Amazon India is challenging the state level “Ecommerce Tax” being imposed on ecommerce companies in Gujarat, reports the Economic Times. A case has been filed in the Gujarat High Court by Amazon Seller Services Private Limited against the State of Gujarat and Commissioner of Income Tax. A copy of the last order, issued yesterday, is here: C_SCA_9121_2016_o_1. We’ve contacted Amazon for comments and they’ve said they’ll get back to us on this. We’ll update when we hear more.

The Ecommerce Tax is a tax imposed on ecommerce marketplaces: since the source of the goods may or may not be in that state, the state into which the goods are being imported believes that it is losing sales tax revenue, and imposes a tax on goods being brought into the state. It is similar to the Equalization Levy being imposed on Indian entities purchasing services such as advertising, hosting and corporate email from abroad. For the ecommerce marketplace, which is a facilitator and an intermediary, this tax, if applicable, should be imposed on the merchant directly, and not on the marketplace. However, given the millions of transactions taking place via ecommerce marketplaces, states are find it easier to tax the marketplace or delivery entity instead of the seller.

According to ET, the ecommerce tax has been levied against Uttar Pradesh, Assam, Odisha, Uttarakhand, Rajasthan, West Bengal, and Mizoram. It adds that Flipkart has challenged these taxes in Uttarakhand, Gujarat (here) and West Bengal. Note that in three states in India – Delhi, Kerala and Rajasthan – which have a legislation which says that ecommerce companies are not merchants, but aggregators who bring sellers on a platform. 

Unconstitutional?

The IAMAI had said earlier this year that the Constitution of India (Article 304) states that authorities cannot discriminate between goods from within or outside the state. There cannot be an ‘unreasonable’ state legislature against movement of goods, but needs the sanction of the Indian President. In the current scenario, IAMAI says that on its face value, this cannot be imposed on consumers without consent from the President.

The Right Approach:

Earlier in September, the Delhi government made it mandatory for all ecommerce companies and platforms to file transaction information by their sellers and traders via their platforms or website, so that the Delhi Government’s Department of Trade and Taxes to identify sellers of goods and services, and ensure that adequate taxes are being paid by the sellers themselves.

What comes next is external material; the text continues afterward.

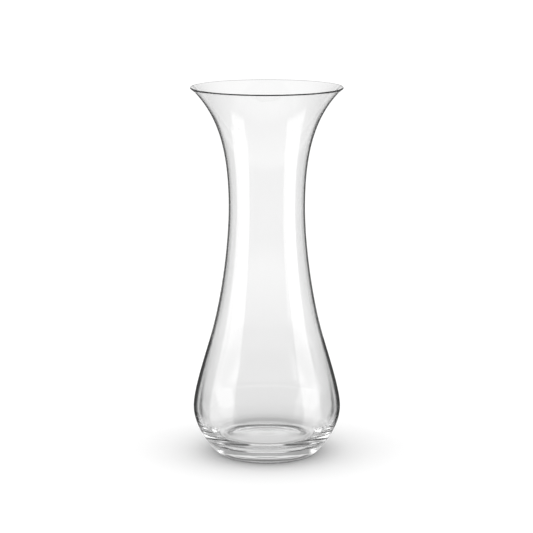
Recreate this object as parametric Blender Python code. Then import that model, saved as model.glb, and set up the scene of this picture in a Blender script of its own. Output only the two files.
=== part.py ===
"""Clear glass flower vase, blown in one piece.

A heavy foot with a shallow hollow beneath it carries a round belly, which draws in to a narrow
waist and opens again into a trumpet mouth with a rounded, fire-polished lip. The wall grows
thicker from the lip down to the belly and runs into a thick floor.

Metres, +Z up. The origin is on the vase's axis, on the plane that the foot stands on.
"""
import math

import bpy
from mathutils import Vector

MM = 0.001

# Driving dimensions, in millimetres. A lean is the angle of the wall above the horizontal,
# going up: under 90 degrees the wall opens outwards, over 90 degrees it closes in.
HEIGHT = 280.0

RIM_RADIUS = 57.2
LIP_RADIUS = 0.6
MOUTH_LEAN = 43.9

WAIST_RADIUS = 28.9
WAIST_HEIGHT = 189.5

SHOULDER_RADIUS = 43.5
SHOULDER_HEIGHT = 88.0
SHOULDER_LEAN = 106.5

BELLY_RADIUS = 56.3
BELLY_HEIGHT = 35.2

FOOT_LEAN = 47.9
FOOT_FILLET = 7.7
BEARING_OUTER_RADIUS = 35.3
BEARING_INNER_RADIUS = 32.9
PUNT_DEPTH = 1.8

FLOOR_HEIGHT = 11.8
FLOOR_RADIUS = 33.4
FLOOR_LEAN = 1.0
FLOOR_DISH = 0.2

LIP_WALL = 2.0 * LIP_RADIUS
WAIST_WALL = 1.05
SHOULDER_WALL = 1.45
BELLY_WALL = 2.7

# How far each stretch of wall runs on along its lean before it starts to curve away.
FOOT_PULL = 18.0
BELLY_PULL_BELOW = 7.5
BELLY_PULL_ABOVE = 11.5
SHOULDER_PULL_BELOW = 19.0
SHOULDER_PULL_ABOVE = 34.0
WAIST_PULL_BELOW = 25.0
WAIST_PULL_ABOVE = 46.0
MOUTH_PULL = 26.5
FLOOR_PULL = 15.7
INNER_WALL_PULL = 6.4

# Points along each stretch of the turned outline, and flats round the vase.
FILLET_STEPS = 4
BOWL_STEPS = 7
SHOULDER_STEPS = 5
NECK_STEPS = 7
MOUTH_STEPS = 8
LIP_STEPS = 2
FLOOR_STEPS = 3
ROUND_STEPS = 48

MERGE_DISTANCE = 0.00001

GLASS_COLOUR = (0.93, 0.95, 0.95, 1.0)
GLASS_ROUGHNESS = 0.02
GLASS_IOR = 1.52


def along(lean):
    """Unit direction of a wall that leans by this angle in degrees, going up."""
    angle = math.radians(lean)
    return Vector((math.cos(angle), math.sin(angle)))


def outward(lean):
    """Unit direction square to that wall, away from the vase's axis."""
    angle = math.radians(lean)
    return Vector((math.sin(angle), -math.cos(angle)))


def curve(start, start_pull, end, end_pull, steps):
    """Points of a cubic curve, start included and end left out. The pulls set both tangents."""
    points = []
    for step in range(steps):
        t = step / steps
        s = 1.0 - t
        points.append(
            s**3 * start
            + 3.0 * s * s * t * (start + start_pull)
            + 3.0 * s * t * t * (end - end_pull)
            + t**3 * end
        )
    return points


def arc(centre, radius, first, last, steps):
    """Points round an arc between two angles in degrees, the first included, the last left out."""
    points = []
    for step in range(steps):
        angle = math.radians(first + (last - first) * step / steps)
        points.append(centre + radius * Vector((math.cos(angle), math.sin(angle))))
    return points


def outer_wall():
    """The outside from the edge of the bearing ring up to the start of the lip."""
    fillet_centre = Vector((BEARING_OUTER_RADIUS, FOOT_FILLET))
    fillet_end = fillet_centre + FOOT_FILLET * outward(FOOT_LEAN)
    belly = Vector((BELLY_RADIUS, BELLY_HEIGHT))
    shoulder = Vector((SHOULDER_RADIUS, SHOULDER_HEIGHT))
    waist = Vector((WAIST_RADIUS, WAIST_HEIGHT))
    lip_start = lip_centre() + LIP_RADIUS * outward(MOUTH_LEAN)
    upright = along(90.0)

    points = arc(fillet_centre, FOOT_FILLET, -90.0, FOOT_LEAN - 90.0, FILLET_STEPS)
    foot_pull = FOOT_PULL * along(FOOT_LEAN)
    shoulder_pull_below = SHOULDER_PULL_BELOW * along(SHOULDER_LEAN)
    shoulder_pull_above = SHOULDER_PULL_ABOVE * along(SHOULDER_LEAN)
    mouth_pull = MOUTH_PULL * along(MOUTH_LEAN)
    points += curve(fillet_end, foot_pull, belly, BELLY_PULL_BELOW * upright, BOWL_STEPS)
    points += curve(
        belly, BELLY_PULL_ABOVE * upright, shoulder, shoulder_pull_below, SHOULDER_STEPS
    )
    points += curve(shoulder, shoulder_pull_above, waist, WAIST_PULL_BELOW * upright, NECK_STEPS)
    points += curve(waist, WAIST_PULL_ABOVE * upright, lip_start, mouth_pull, MOUTH_STEPS)
    points.append(lip_start)
    return points


def lip_centre():
    """Centre of the lip's round edge."""
    return Vector((RIM_RADIUS - LIP_RADIUS, HEIGHT - LIP_RADIUS))


def lip():
    """The half round over the lip, from the outside to the inside, by its widest and top points."""
    corners = (MOUTH_LEAN - 90.0, 0.0, 90.0, MOUTH_LEAN + 90.0)
    points = []
    for first, last in zip(corners, corners[1:]):
        points += arc(lip_centre(), LIP_RADIUS, first, last, LIP_STEPS)
    return points[1:]


def wall_thickness(height):
    """Thickness of the wall, which changes evenly from belly to shoulder, waist and lip."""
    stations = (
        (BELLY_HEIGHT, BELLY_WALL),
        (SHOULDER_HEIGHT, SHOULDER_WALL),
        (WAIST_HEIGHT, WAIST_WALL),
        (HEIGHT, LIP_WALL),
    )
    for (low, low_wall), (high, high_wall) in zip(stations, stations[1:]):
        if height <= high:
            share = (height - low) / (high - low)
            return low_wall + (high_wall - low_wall) * share
    return LIP_WALL


def inner_wall(outside):
    """The inside from the belly up to the lip: the outside, set in by the wall's thickness."""
    points = []
    for before, point, after in zip(outside, outside[1:], outside[2:]):
        if point.y < BELLY_HEIGHT - MERGE_DISTANCE:
            continue
        run = (after - before).normalized()
        inward = Vector((-run.y, run.x))
        points.append(point + wall_thickness(point.y) * inward)
    lip_end = lip_centre() - LIP_RADIUS * outward(MOUTH_LEAN)
    points.append(lip_end)
    return points


def floor_and_bowl(wall_start):
    """The inside from the middle of the floor out to the foot of the inner wall."""
    middle = Vector((0.0, FLOOR_HEIGHT - FLOOR_DISH))
    edge = Vector((FLOOR_RADIUS, FLOOR_HEIGHT))
    flat = Vector((FLOOR_RADIUS / 3.0, 0.0))
    points = curve(middle, flat, edge, flat, FLOOR_STEPS)
    floor_pull = FLOOR_PULL * along(FLOOR_LEAN)
    points += curve(edge, floor_pull, wall_start, INNER_WALL_PULL * along(90.0), BOWL_STEPS)
    return points


def punt():
    """The underside from the bearing ring's inner edge to the middle of the hollow."""
    ring = Vector((BEARING_INNER_RADIUS, 0.0))
    crown = Vector((0.0, PUNT_DEPTH))
    rise = Vector((-BEARING_INNER_RADIUS / 3.0, PUNT_DEPTH))
    level = Vector((-BEARING_INNER_RADIUS / 3.0, 0.0))
    return curve(ring, rise, crown, level, FLOOR_STEPS + 1) + [crown]


def turned_outline():
    """Half of the vase's section: out over the floor, up the inside and down the outside."""
    outside = outer_wall()
    inside = inner_wall(outside)
    outline = floor_and_bowl(inside[0])
    outline += inside
    outline += reversed(lip())
    outline += reversed(outside)
    outline += punt()
    return outline


def glass_material():
    """Clear soda-lime glass, blown and fire-polished."""
    material = bpy.data.materials.new("clear_glass")
    material.use_nodes = True
    shader = material.node_tree.nodes["Principled BSDF"]
    shader.inputs["Base Color"].default_value = GLASS_COLOUR
    shader.inputs["Roughness"].default_value = GLASS_ROUGHNESS
    shader.inputs["Metallic"].default_value = 0.0
    shader.inputs["IOR"].default_value = GLASS_IOR
    shader.inputs["Transmission Weight"].default_value = 1.0
    return material


def make_vase():
    """The whole vase: its outline turned once round the Z axis."""
    outline = turned_outline()
    points = [(point.x * MM, 0.0, point.y * MM) for point in outline]
    edges = [(index, index + 1) for index in range(len(points) - 1)]
    mesh = bpy.data.meshes.new("vase_body")
    mesh.from_pydata(points, edges, [])
    mesh.materials.append(glass_material())
    vase = bpy.data.objects.new("vase_body", mesh)
    bpy.context.scene.collection.objects.link(vase)

    turning = vase.modifiers.new("turning", "SCREW")
    turning.axis = "Z"
    turning.angle = math.tau
    turning.steps = ROUND_STEPS
    turning.render_steps = ROUND_STEPS
    turning.use_merge_vertices = True
    turning.merge_threshold = MERGE_DISTANCE
    turning.use_smooth_shade = True


for thing in list(bpy.data.objects):
    bpy.data.objects.remove(thing, do_unlink=True)

make_vase()
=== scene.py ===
import math

import bpy
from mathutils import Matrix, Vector


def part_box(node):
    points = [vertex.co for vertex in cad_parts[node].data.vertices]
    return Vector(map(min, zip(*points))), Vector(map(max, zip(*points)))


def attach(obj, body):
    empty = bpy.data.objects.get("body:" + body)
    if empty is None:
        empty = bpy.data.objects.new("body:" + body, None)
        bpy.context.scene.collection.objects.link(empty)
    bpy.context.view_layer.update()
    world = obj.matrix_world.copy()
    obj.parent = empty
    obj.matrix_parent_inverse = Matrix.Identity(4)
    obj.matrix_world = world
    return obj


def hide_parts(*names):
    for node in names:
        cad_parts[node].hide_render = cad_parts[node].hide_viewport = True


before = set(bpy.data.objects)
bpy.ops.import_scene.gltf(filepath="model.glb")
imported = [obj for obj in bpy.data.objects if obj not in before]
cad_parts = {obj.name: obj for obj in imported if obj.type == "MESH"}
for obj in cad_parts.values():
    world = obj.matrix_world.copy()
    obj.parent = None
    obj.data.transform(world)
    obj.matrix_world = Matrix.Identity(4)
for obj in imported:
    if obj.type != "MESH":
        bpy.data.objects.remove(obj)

# Clear glass flower vase, blown in one piece, on the pale floor of a studio.
# Lengths are in metres and angles in degrees. A lean is the angle of a wall above the horizontal,
# going up: under 90 degrees the wall opens outwards, over 90 degrees it closes in.

MM = 0.001
UP = Vector((0.0, 0.0, 1.0))
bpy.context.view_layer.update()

# ------------------------------------------------------------------------- sizes of the glass

GLASS_LOW, GLASS_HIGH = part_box("vase_body")
HEIGHT = GLASS_HIGH.z - GLASS_LOW.z
RIM_RADIUS = (GLASS_HIGH.x - GLASS_LOW.x) / 2.0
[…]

It’s worth noting that the Delhi High Court had raised a pertinent question (given that the case was still in court) about how is it that Ecommerce marketplaces are being treated both as ecommerce companies and intermediaries, saying:

“Prima facie, the Union of India/State Governments cannot, on the one hand, for the purpose of tax, treat such sales as retail and on the other hand, for the purposes of investment, not treat the same as retail sale”

Not a New Thing

This challenge faced by Ecommerce marketplaces is not new and not unexpected: Back in 2013, Amazon’s India Country Manager Amit Agarwal had told MediaNama that “…Fulfilment by Amazon in India would have more difficult taxation laws to take care of”, because of “the complexity of moving products across states, taxation, CST, VAT, Octroi”.

Like we’ve said before, one way to address this issue is by looking at India as a Single Digital Market, with the same rules and laws apply to buyers and sellers and buyers online, instead of different rules in different states, which only increase the complexity of doing business. The current approach essentially protects local sellers in a state, and reduces consumer choice. This could increase costs for consumers in the state.

Previous Tax issues

– March 2016: Flipkart sues the Uttarakhand Government over Ecommerce Tax.

– January 2016: Kerala government fines Flipkart, Jabong, Zovi and Myntra Rs 54 crore for tax evasion

– In January 2015: The Kerala commercial taxes department put a fine of up to Rs 54 crore on e-commerce players for evasion of sales tax in 2012-13 and 2013-14. The companies which have been fined include Flipkart, Jabong, Vector e-commerce which has a stake in Myntra.com and Robemall apparels which operates Zovi.com.

– September 2014: Karnataka govt sends license cancellation to merchants selling through Amazon India. source.

– June 2014: The Punjab government too is taking stock of the loss of revenue to the state from online shopping. The Punjab government has asked the websites to furnish details of items they have sold to people living in Punjab. They also plan to ask these companies to set up warehouses in the state so that it can ensure payment of local taxes.

– June 2013: Flipkart decides not to deliver orders higher than Rs 10,000 to UP because of tax reasons.